West who had been invited to lunch to discuss prison reform made the meeting into one of the more unusual encounters in Oval Office history.
Washington: Does rap megastar Kanye West support Donald Trump? He loves him -- and proved it Thursday by suddenly striding from his chair at a surreal White House meeting to hug the president.
"I love this guy right here," the serial Grammy-winning artist declared in the Oval Office, before taking the president in his arms.
The rapper had been invited to lunch to discuss prison reform but turned what would ordinarily have been a staid White House photo-op into possibly one of the more unusual -- and profanity laden -- encounters in the Oval Office's storied history.

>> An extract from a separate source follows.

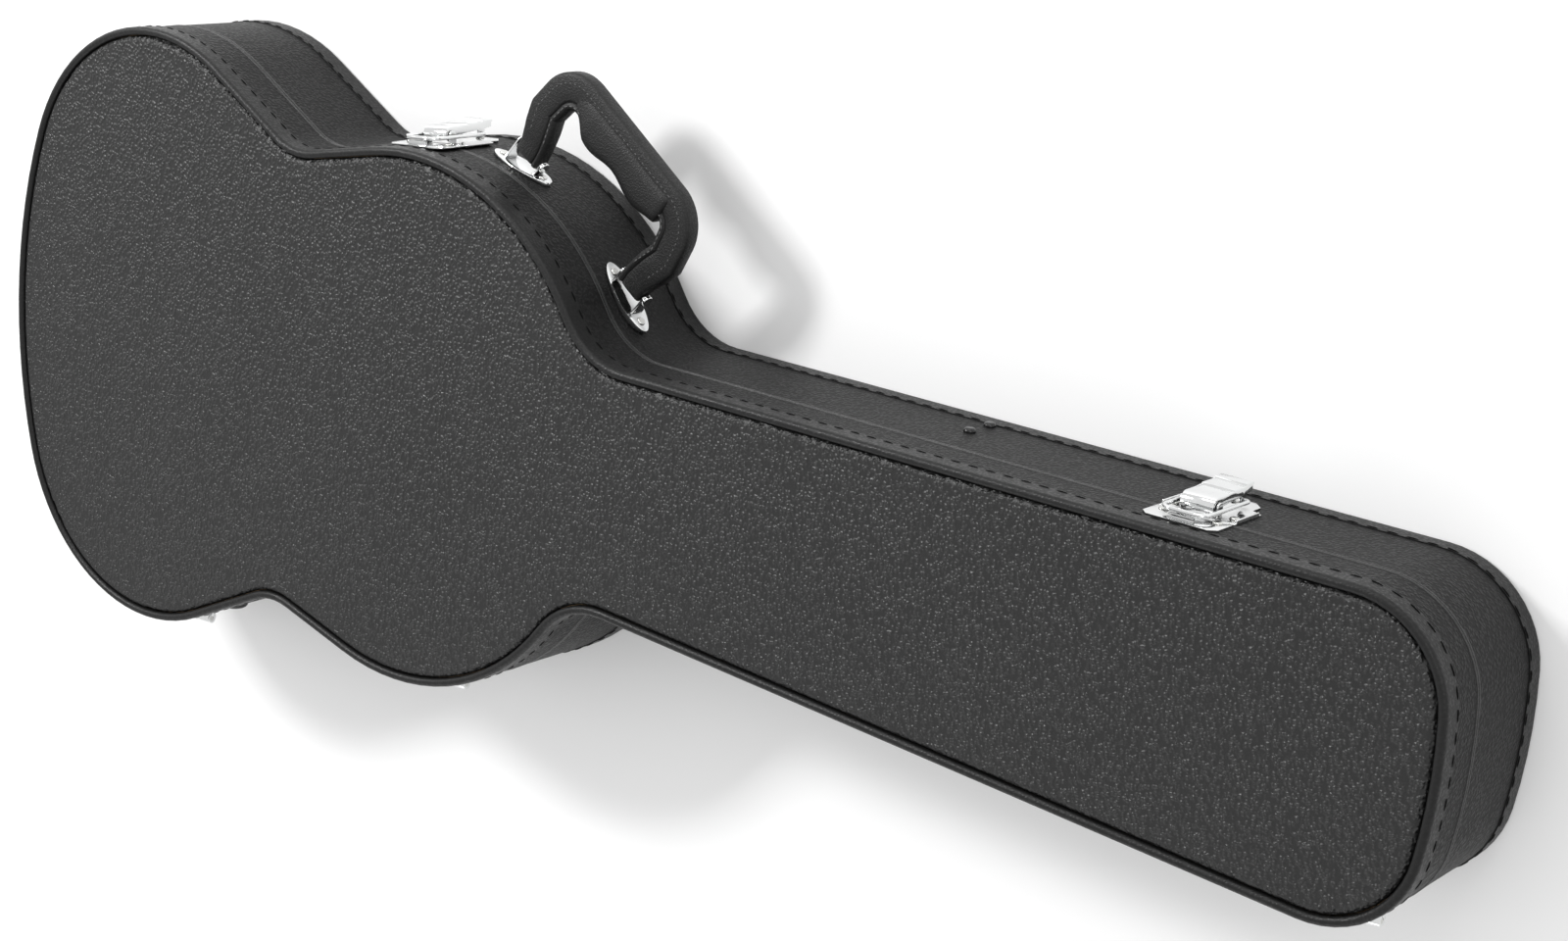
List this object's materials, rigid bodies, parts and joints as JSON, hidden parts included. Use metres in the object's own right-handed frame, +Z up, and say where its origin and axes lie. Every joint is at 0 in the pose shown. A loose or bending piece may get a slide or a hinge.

Talking loudly and rapidly on everything from Trump's protectionist trade polices to replacing Air Force One with a hydrogen plane, black gun crime, being married to Kim Kardashian and "infinite amounts of universe," West left the normally loquacious president nearly speechless.
"That was quite something," Trump finally said to laughter from astonished senior aides and journalists at the end of the soliloquy, which West punctuated with bangs of his fist on the legendary Resolute desk, used by presidents since the 1880s.
"It was from the soul. I just channeled it," the musician said, adding -- to further gasps -- that Trump "might not have expected to have a crazy motherfucker like Kanye West supporting him."
Trump said West "could very well be" future presidential material, to which the rapper said he would not want to get in the way of the Republican's 2020 reelection.
"Only after him in 2024," West said.
Wearing Trump's hat
West, who has broken ranks with much of the left-leaning entertainment industry to support Trump, recently took fire for wearing one of the red baseball caps handed out at the president's raucous "Make America Great Again" rallies.
Does he care?
West not only wore one of the caps into the Oval Office but declared: "There's something about when I put on this hat, I feel like Superman."
Trump can only have been delighted.
The president is pushing hard to portray himself as being on the side of blacks, rather than only the overwhelmingly white voter block behind his surprise election.
Last year, Trump was heavily criticized for what appeared to be his lukewarm condemnation of a white supremacist rally in Charlottesville, Virginia.
He's also locked in a dispute with several black NFL football players who have knelt down during the playing of the US national anthem to protest racial inequality.
As recently as August, Trump seemed to be digging himself an even larger hole among African Americans when he got into a Twitter war with basketball great and black icon LeBron James.
But he's working to flip that narrative ahead of congressional midterm elections next month.
His stump speech includes repeated boasts about record low unemployment for African Americans and he is touting the need for reform of the prison system, where blacks are about 38 percent of inmates, despite being only 13 percent of the US population.
So West's visit, accompanied by NFL football great Jim Brown, may be the best political advertising Trump can get. Or the bizarreness of the occasion could end up backfiring, with some critics of the president immediately questioning whether serious issues facing the black community were sacrificed to showbiz.
After accidentally revealing the passcode to his iPhone in front of ranks of media cameras inside the Oval Office, West topped off his eyebrow-raising day by heading to a Washington Apple store, where he stood on the table -- and talked again about Trump's red hats.
In a Fox television interview on Thursday, Trump said that West's support had transformed blacks' view of his presidency.
"When Kanye came out a couple months ago, something happened," Trump said. "Nobody (has) ever seen it. He has a big following in the African-American community, a big, big following.... The polls went through the roof."
Previously, West's reality TV star wife Kardashian visited the White House to press, successfully, for Trump to grant clemency to Alice Johnson, a woman who was sentenced to life in prison for nonviolent drug crimes.
Trump raised her case again Thursday as an example of why the prison system needs urgent change.
West's "terrific" wife opened his eyes, Trump said.
"We do need reform. That doesn't mean easy. We're going to make certain categories tougher when it comes to drug dealing and other things, but there has to be a reform because it is very unfair right now," he said.
"It is very unfair to African-Americans."